There was one record for Democrats -- it said spend more. There
was one for Republicans -- it said cut taxes.
Good times or bad, they literally cannot stop playing these records.
As usual, no other option is on the table. We either head into
the future dramatically slashing taxes, or ramping up spending.
The frightening possibility this year is that we'll try to do both.
What goes unrecognized is the third option. A certain brash and
irrepressible Senator suggested this option when he was out on the
campaign trail trying to convince us he could be president.
It's what any reasonable person would do, he told us.
McCain said we should keep tax cuts and new spending to modest levels.
And he said we should take those big surpluses and use them to knock
big chunks out of the 5.7 trillion dollar federal debt.
He said we should protect Social Security, and he made the obvious
point that the surplus provides the resources. Using it wisely
makes it possible to keep our promises to the broad segment of
Americans approaching retirement.
How do you make funds available to the system ten, twenty, or thirty
years from now? You pay down the debt. A lean government
approaches the coming demographic crisis with an ability to borrow
money. An already bloated government doesn't.

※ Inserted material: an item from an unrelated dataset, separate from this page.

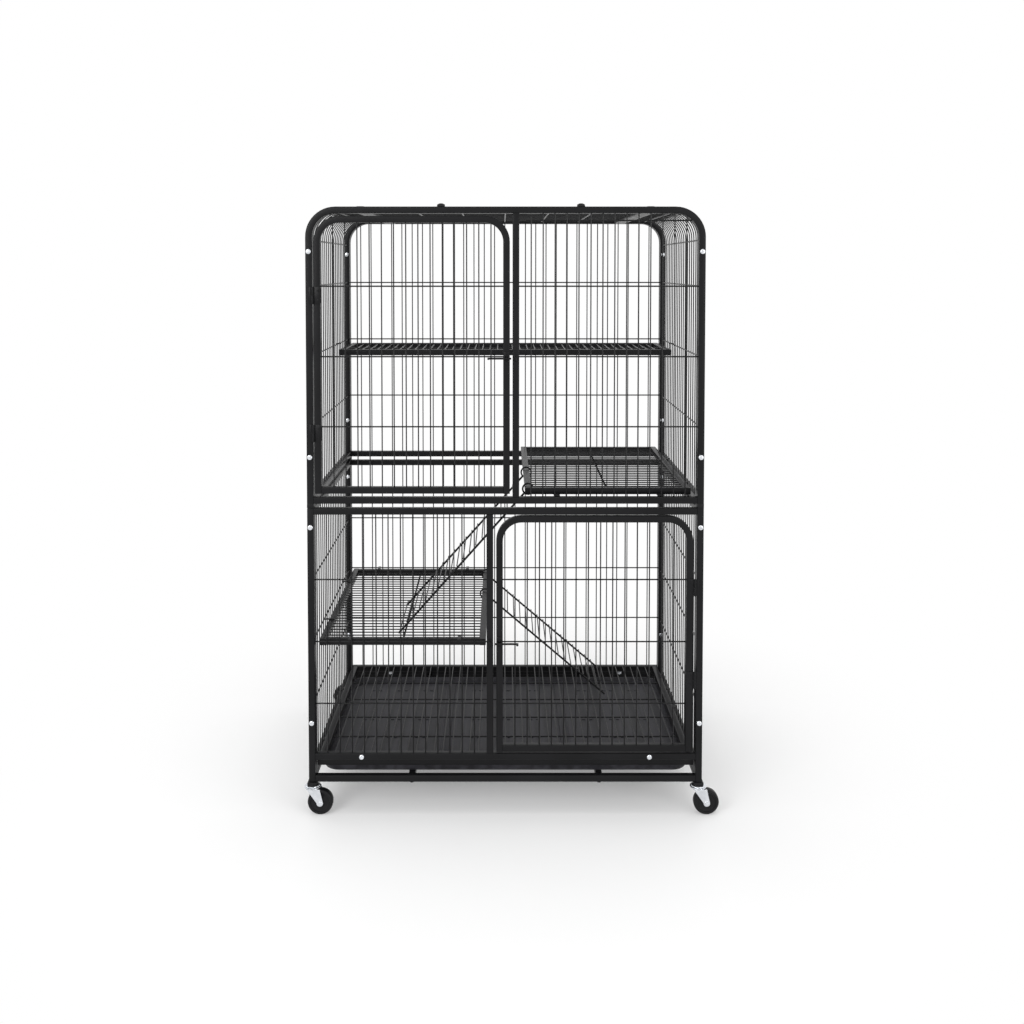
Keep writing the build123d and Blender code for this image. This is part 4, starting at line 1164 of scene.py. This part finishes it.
def shrink(inset, half, deep, z):
    """Draws the selected level face in by an inset on all sides."""
    bpy.ops.transform.resize(
        value=((half - inset) / half, (deep - inset) / deep, 1), center_override=metres((0, tray_middle, z))
    )


pan = block((-TRAY_HALF, TRAY_FRONT, TRAY_LOW), (TRAY_HALF, TRAY_BACK, TRAY_TOP))
round_edges(pan, 37, 8, lambda d, m: abs(d.z) > 0.9)
pick(pan, "FACE", lambda n, m: n.z < -0.9)
shrink(5.2, TRAY_HALF, tray_reach, TRAY_LOW)
bpy.ops.object.mode_set(mode="OBJECT")
pick(pan, "FACE", lambda n, m: n.z > 0.9)
bpy.ops.mesh.extrude_region_move(TRANSFORM_OT_translate={"value": (0, 0, 0)})
shrink(2.2, TRAY_HALF, tray_reach, TRAY_TOP)
bpy.ops.mesh.extrude_region_move(TRANSFORM_OT_translate={"value": metres((0, 0, -9.4))})
shrink(3.4, TRAY_HALF - 2.2, tray_reach - 2.2, ledge_z)
bpy.ops.mesh.extrude_region_move(TRANSFORM_OT_translate={"value": (0, 0, 0)})
shrink(9.0, TRAY_HALF - 5.6, tray_reach - 5.6, ledge_z)
bpy.ops.mesh.extrude_region_move(TRANSFORM_OT_translate={"value": metres((0, 0, -3.0))})
shrink(1.5, TRAY_HALF - 14.6, tray_reach - 14.6, floor_z)
bpy.ops.object.mode_set(mode="OBJECT")
round_edges(pan, 0.5, 2, lambda d, m: abs(d.z) < 0.1 and m.z > TRAY_TOP - 0.1)
tray_pieces = [pan]
for x in (-145, 145):
    rib = (x - 9, TRAY_FRONT + 15.5, floor_z - 0.5), (x + 9, TRAY_BACK - 15.5, floor_z + 3)
    tray_pieces.append(plate(*rib, 2.4))
    for dx in (-14, 14):
        low = (x + dx - 1.5, TRAY_FRONT + 24, floor_z - 0.5)
        high = (x + dx + 1.5, TRAY_BACK - 24, floor_z + 1.2)
        tray_pieces.append(plate(low, high, 0.6))
boss = [turned([(5.0, floor_z - 0.2), (4.4, floor_z + 1.6), (3.0, floor_z + 2.0)], 16)]
boss_rows = [x + dx for x in (-350, -280, -210, -75, 0, 75, 210, 280, 350) for dx in (-9, 9)]
spots = [(x, y, 0) for x in boss_rows for y in (-210, -110, -10, 90, 170)]
tray_pieces += set_at(boss, spots)
delete(boss[0])
joined("tray_pan", tray_pieces, TRAY_PLASTIC, "tray", ["tray"], angle=30)



# ---- Studio ----
def looked_at(tree):
    """One for rays that see a thing straight, mirrored or through another, nought for its light."""
    rays = tree.nodes.new("ShaderNodeLightPath")
    most = rays.outputs["Is Camera Ray"]
    for kind in ("Is Glossy Ray", "Is Transmission Ray"):
        larger = tree.nodes.new("ShaderNodeMath")
        larger.operation = "MAXIMUM"
        link(tree, most, larger.inputs[0])
        link(tree, rays.outputs[kind], larger.inputs[1])
        most = larger.outputs[0]
    return most


clear_selection()
bpy.ops.mesh.primitive_circle_add(vertices=96, radius=9.0, fill_type="NGON", location=(0, 0, 0))
ground = bpy.context.object
ground.name = "studio_floor"
ground_finish = bpy.data.materials.new("pale studio floor")
ground_finish.use_nodes = True
tree = ground_finish.node_tree
tree.nodes["Principled BSDF"].inputs["Base Color"].default_value = (0.93, 0.93, 0.93, 1)
tree.nodes["Principled BSDF"].inputs["Roughness"].default_value = 0.9
tree.nodes["Principled BSDF"].inputs["Specular IOR Level"].default_value = 0.1
spot = tree.nodes.new("ShaderNodeTexCoord")
reach = tree.nodes.new("ShaderNodeVectorMath")
reach.operation = "LENGTH"
link(tree, spot.outputs["Object"], reach.inputs[0])
fade = tree.nodes.new("ShaderNodeMapRange")
fade.interpolation_type = "SMOOTHSTEP"
fade.inputs["From Min"].default_value = 0.55
fade.inputs["From Max"].default_value = 1.25
fade.inputs["To Min"].default_value = 0.25
link(tree, reach.outputs["Value"], fade.inputs["Value"])
share = tree.nodes.new("ShaderNodeMath")
share.operation = "MULTIPLY"
link(tree, looked_at(tree), share.inputs[0])
link(tree, fade.outputs["Result"], share.inputs[1])
glow = tree.nodes.new("ShaderNodeEmission")
glow.inputs["Color"].default_value = (1, 1, 1, 1)
glow.inputs["Strength"].default_value = 1.0
merge = tree.nodes.new("ShaderNodeMixShader")
link(tree, share.outputs[0], merge.inputs["Fac"])
link(tree, tree.nodes["Principled BSDF"].outputs["BSDF"], merge.inputs[1])
link(tree, glow.outputs["Emission"], merge.inputs[2])
link(tree, merge.outputs["Shader"], tree.nodes["Material Output"].inputs["Surface"])
ground.data.materials.append(ground_finish)

world = bpy.data.worlds.new("studio")
bpy.context.scene.world = world
world.use_nodes = True
tree = world.node_tree
tree.nodes.clear()
dim = tree.nodes.new("ShaderNodeBackground")
dim.inputs["Color"].default_value = (1, 1, 1, 1)
dim.inputs["Strength"].default_value = 0.75
white = tree.nodes.new("ShaderNodeBackground")
white.inputs["Color"].default_value = (1, 1, 1, 1)
white.inputs["Strength"].default_value = 1.0
blend = tree.nodes.new("ShaderNodeMixShader")
result = tree.nodes.new("ShaderNodeOutputWorld")
link(tree, looked_at(tree), blend.inputs["Fac"])
link(tree, dim.outputs["Background"], blend.inputs[1])
link(tree, white.outputs["Background"], blend.inputs[2])
link(tree, blend.outputs["Shader"], result.inputs["Surface"])


def softbox(name, place, aim, size, watts):
    """A large soft lamp at a place, aimed at a point."""
    lamp = bpy.data.lights.new(name, "AREA")
    lamp.shape = "RECTANGLE"
    lamp.size, lamp.size_y = size
    lamp.energy = watts
    holder = bpy.data.objects.new(name, lamp)
    bpy.context.collection.objects.link(holder)
    holder.location = place
    holder.rotation_euler = (Vector(aim) - Vector(place)).to_track_quat("-Z", "Y").to_euler()
    return holder


softbox("key softbox", (-2.4, -3.6, 2.4), (0, 0, 0.5), (2.2, 2.2), 80)
softbox("fill softbox", (2.8, -3.2, 1.5), (0, 0, 0.5), (2.0, 2.0), 32)
softbox("top softbox", (0, 0.4, 4.2), (0, 0, 0), (3.0, 3.0), 42)

camera_data = bpy.data.cameras.new("photo camera")
camera = bpy.data.objects.new("photo camera", camera_data)
bpy.context.collection.objects.link(camera)
bpy.context.scene.camera = camera
camera_data.sensor_width = 36.0
camera_data.lens = 36.30
camera_data.shift_x = 0.0094
camera_data.shift_y = -0.20
camera_data.clip_start = 0.05
camera_data.clip_end = 60
camera.location = (-0.007, -2.6202, 1.2540)
camera.rotation_euler = (math.radians(90 - 2.22), 0, 0)

bpy.context.scene.view_settings.view_transform = "Standard"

And how do you keep a roaring economy going? Dramatic debt
reduction lowers interest rates for everyone. People's mortgage
rates, car loans, credit card payments all go down. Businesses
can borrow money cheaper.
It's like a tax cut with a wonderful extra silver lining. In
accepting this form of a cut, rather than the one currently
contemplated, we get to simultaneously relieve our children of a
potentially crushing debt burden.
It's good for the kids. It's good for us. What could be
better?
People remember McCain for his daring and dogged work on campaign
finance reform (it's not like he'd *let* us forget, right?).
But they've forgotten the bigger idea ... the one that smashes the
broken records both parties carry around on economic policy, and quite
possibly gives us the keys to a bright future.